Image: Unsplash
Image: Unsplash

Pricey books put consumers off reading

Finding it difficult to leave the bookshop once entered, ending up buying more books than planned and spending too much money on books are some of the slip-ups many bookworms may like to laugh about when discussing with others the adventures of reading. Books never spared me from this either and the Warwick Bookshop is the major culprit in my case. However, buying a pile of books is never the mistake I make as is often depicted in such memes. I end up buying one or two books when I plan to buy none. My last visit to Waterstones entailed liking a lot of books but not buying any because the cost was simply too high.

Although it may sound like my love for books is unsatisfied, I still buy books. Amazon is the place for me to go to purchase books where I particularly look out for Wordsworth Classics – they are often less expensive than from other publishers. Nevertheless, as soon as I go for something other than classics or when Wordsworth Classics copies are not available, my Amazon checkout basket begins to feel very heavy very quickly. I particularly find that it is the contemporary books, rather than the classics, which are expensive.
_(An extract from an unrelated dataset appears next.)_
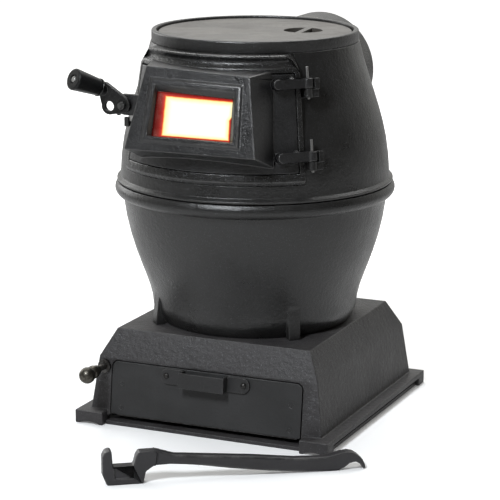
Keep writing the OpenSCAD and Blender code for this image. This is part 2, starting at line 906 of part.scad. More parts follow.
module ash_pan() {
    y1 = pan_y0 + pan_d;
    color([0.28, 0.28, 0.29])
    difference() {
        union() {
            difference() {
                block([-pan_half, pan_y0, pan_z], [pan_half, y1, pan_z + pan_h]);
                block([-pan_half + pan_t, pan_y0 + pan_t, pan_z + pan_t], [pan_half - pan_t, y1 - pan_t, pan_z + pan_h + over]);
            }
            // Wedge that fills between the leaning drawer front and the pan's upright wall
            intersection() {
                front_slab(front_t, front_t + 30, pan_z, pan_z + pan_h);
                block([-pan_half, -far, pan_z], [pan_half, pan_y0 + pan_t / 2, pan_z + pan_h]);
            }
        }
        at_front_rivets()
            along_y(0, 0, -far, pan_y0 + pan_t + over, rivet_r);
    }
}

module drawer_front() {
    color([0.22, 0.22, 0.23])
    difference() {
        intersection() {
            front_slab(0, front_t, front_z0, front_z1);
            rotate([90, 0, 0])
                linear_extrude(far)
                    bay2d(front_half, front_z0, front_z1);
        }
        at_front_rivets()
            along_y(0, 0, -far, 0, rivet_r);
        at_pull_rivets()
            along_y(0, 0, -pull_out, pull_out, rivet_r);
    }
}

module front_rivets() {
    color([0.30, 0.30, 0.31])
    intersection() {
        at_front_rivets()
            along_y(0, 0, -wall_foot, pan_y0 + pan_t + 2, rivet_r);
        front_slab(0, far, front_z0, front_z1);
    }
}

pull_z = front_z1 - pull_h / 2 - 0.5;
tab_r = pull_h / 2;
pull_tab = pull_half + 19.5;

module at_pull_rivets() {
    for (s = [-1, 1])
        translate([s * (pull_tab + 2), -wall_at(pull_z), pull_z])
            rotate([-atan(wall_lean), 0, 0])
                children();
}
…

Owning my books and eventually having my own library is a little dream of mine and I work towards it as I buy every book. This makes buying new books very important to me but it does get harder as my desire to explore different genres grows. Some books are particularly good at dragging me out from my fictitious dreamland to the real world where you must pay a price for leisure – and in the case of non-fiction, the drag feels pretty rough.

Buying books online, however, may not be an option for everyone

As they say in economics, how much you spend on something depends on how much value you place on the object. Books may be expensive but they are very much worth it. Hence, I go for the cheaper option of ordering them online anyway. Just to add as an aside, a goal for the new year is going to be to buy books from shops rather than online because I don’t know the economics or the business arguments behind this but the threat to UK high streets is real and I am worried.

Buying books online, however, may not be an option for everyone. I am very stingy but when it comes to purchasing books or stationary I always have money. You may not. Borrowing from the library in such cases is an option as well if you don’t want to leave behind dozens of books that your children and grandchildren would have to share their domestic space with. Remember that you are not only limited to the five floors of the Warwick Library where you can find pretty much any genre, but also the local libraries which we have in our neighbourhoods.

If cost is the only factor putting the reader off, the expense can be viewed as an opportunity to make better use of our local libraries. The public libraries are built to provide a sense of community engagement, offering a range of books of many different genres and in different languages as well. Where unavailable, books can always be ordered if they are available at another branch and only when not available anywhere would one have to consider purchase.

Book reviews on Goodreads may be a panacea

It is not the price per se, but the doubt over the worth of the book which I think is what dissuades people. When you buy a piece of clothing, you can at least try it on and make sure you like it and it fits nicely. You never really know what you’ll find in a book until you read it. Book reviews on Goodreads may be a panacea.

There have been a few books that I ultimately decided not to read because reviews suggested that the author’s point of view was biased. In this way, if readers do worry that they may not enjoy the book after purchasing it, reading online reviews by others may help solve the problem. Ultimately, you do have to give books a benefit of doubt as otherwise you would end up not reading anything – which really shouldn’t be an option.